__Work to do__
All material below is to be reproduced exactly.

__Source material__
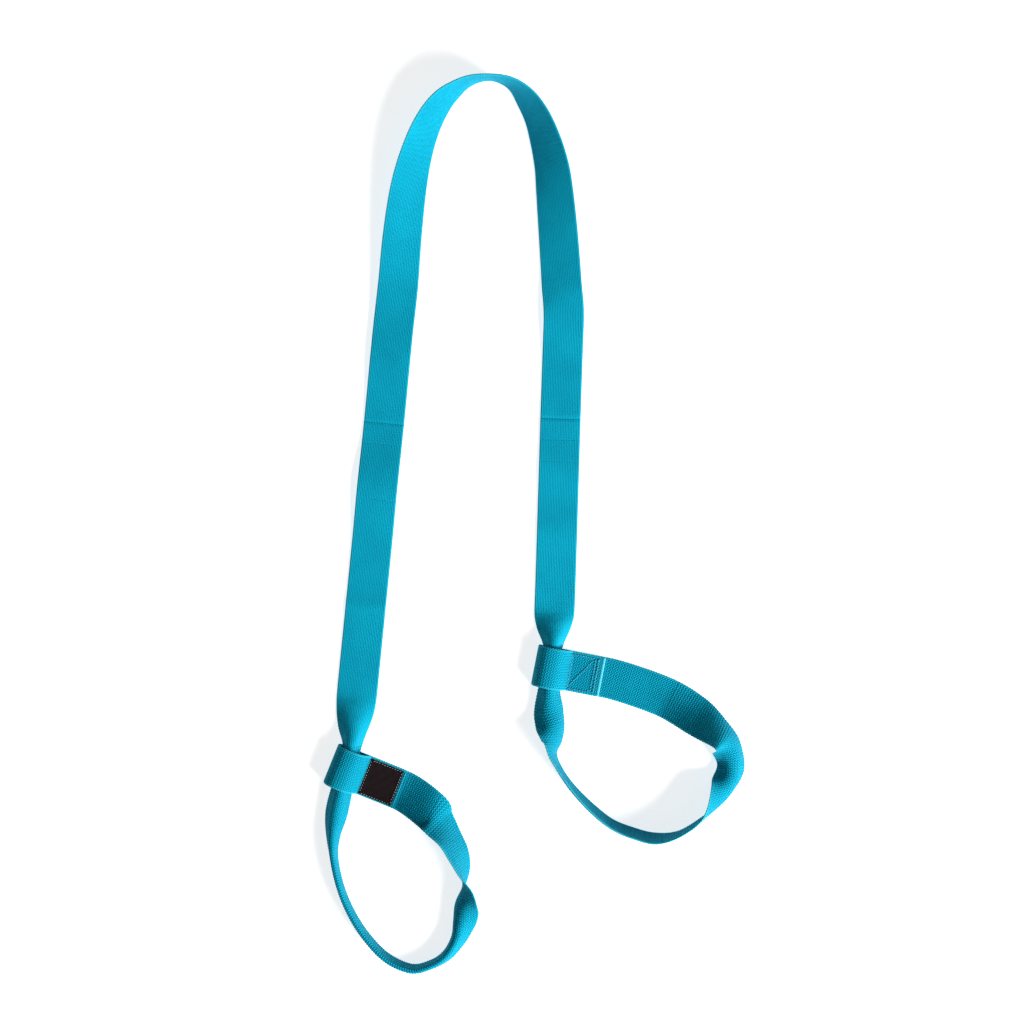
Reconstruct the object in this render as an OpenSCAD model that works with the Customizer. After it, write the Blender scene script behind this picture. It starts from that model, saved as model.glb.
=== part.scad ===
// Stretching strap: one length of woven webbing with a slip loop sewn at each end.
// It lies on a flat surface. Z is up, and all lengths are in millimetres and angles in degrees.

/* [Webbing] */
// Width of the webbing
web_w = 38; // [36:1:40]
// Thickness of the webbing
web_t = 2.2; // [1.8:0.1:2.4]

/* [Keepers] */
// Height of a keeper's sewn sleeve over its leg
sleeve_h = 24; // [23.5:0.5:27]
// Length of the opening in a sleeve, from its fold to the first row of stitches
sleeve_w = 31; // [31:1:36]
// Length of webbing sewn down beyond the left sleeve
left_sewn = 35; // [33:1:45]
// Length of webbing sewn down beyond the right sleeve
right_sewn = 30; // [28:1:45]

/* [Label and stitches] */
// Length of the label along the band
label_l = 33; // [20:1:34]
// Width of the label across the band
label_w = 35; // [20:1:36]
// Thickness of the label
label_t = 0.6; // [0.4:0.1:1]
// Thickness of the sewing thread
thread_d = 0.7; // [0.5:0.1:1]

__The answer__
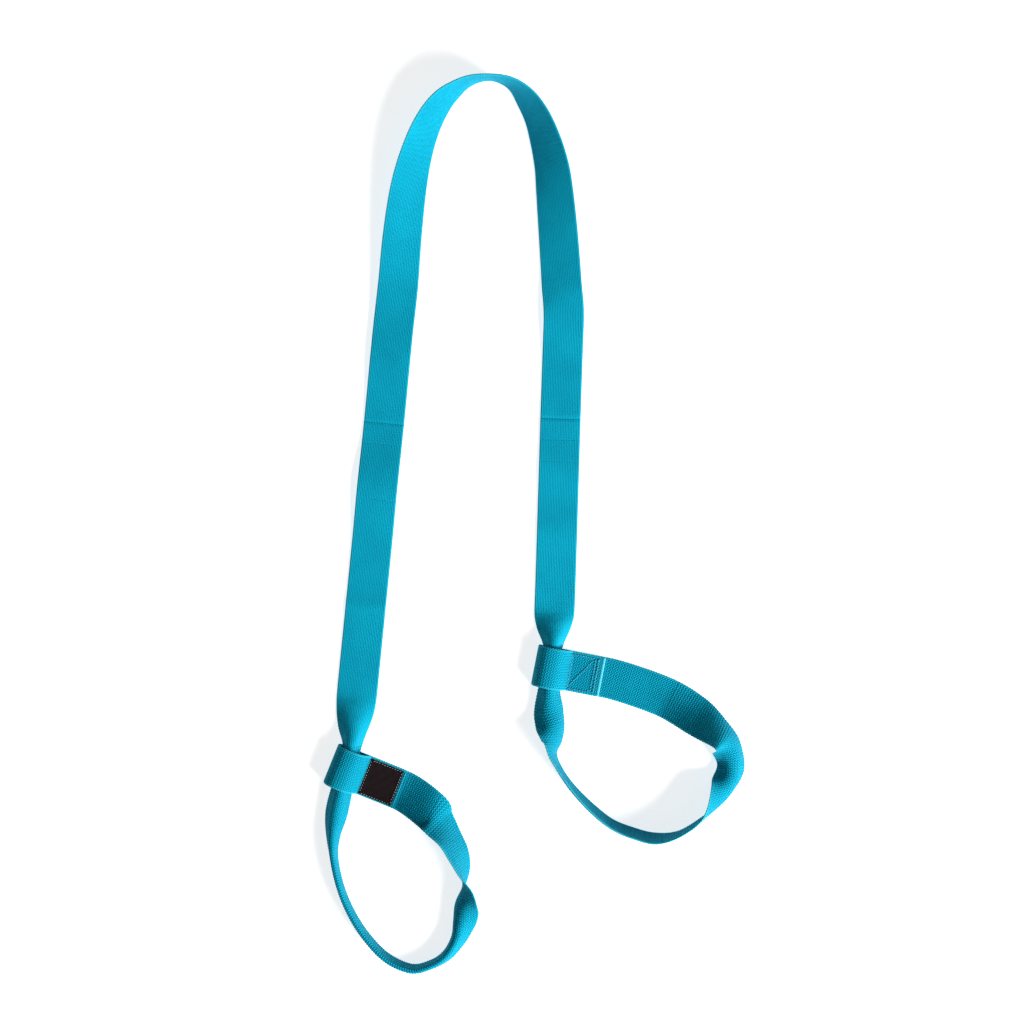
Reconstruct the object in this render as an OpenSCAD model that works with the Customizer. After it, write the Blender scene script behind this picture. It starts from that model, saved as model.glb.
=== part.scad ===
// Stretching strap: one length of woven webbing with a slip loop sewn at each end.
// It lies on a flat surface. Z is up, and all lengths are in millimetres and angles in degrees.

/* [Webbing] */
// Width of the webbing
web_w = 38; // [36:1:40]
// Thickness of the webbing
web_t = 2.2; // [1.8:0.1:2.4]

/* [Keepers] */
// Height of a keeper's sewn sleeve over its leg
sleeve_h = 24; // [23.5:0.5:27]
// Length of the opening in a sleeve, from its fold to the first row of stitches
sleeve_w = 31; // [31:1:36]
// Length of webbing sewn down beyond the left sleeve
left_sewn = 35; // [33:1:45]
// Length of webbing sewn down beyond the right sleeve
right_sewn = 30; // [28:1:45]

/* [Label and stitches] */
// Length of the label along the band
label_l = 33; // [20:1:34]
// Width of the label across the band
label_w = 35; // [20:1:36]
// Thickness of the label
label_t = 0.6; // [0.4:0.1:1]
// Thickness of the sewing thread
thread_d = 0.7; // [0.5:0.1:1]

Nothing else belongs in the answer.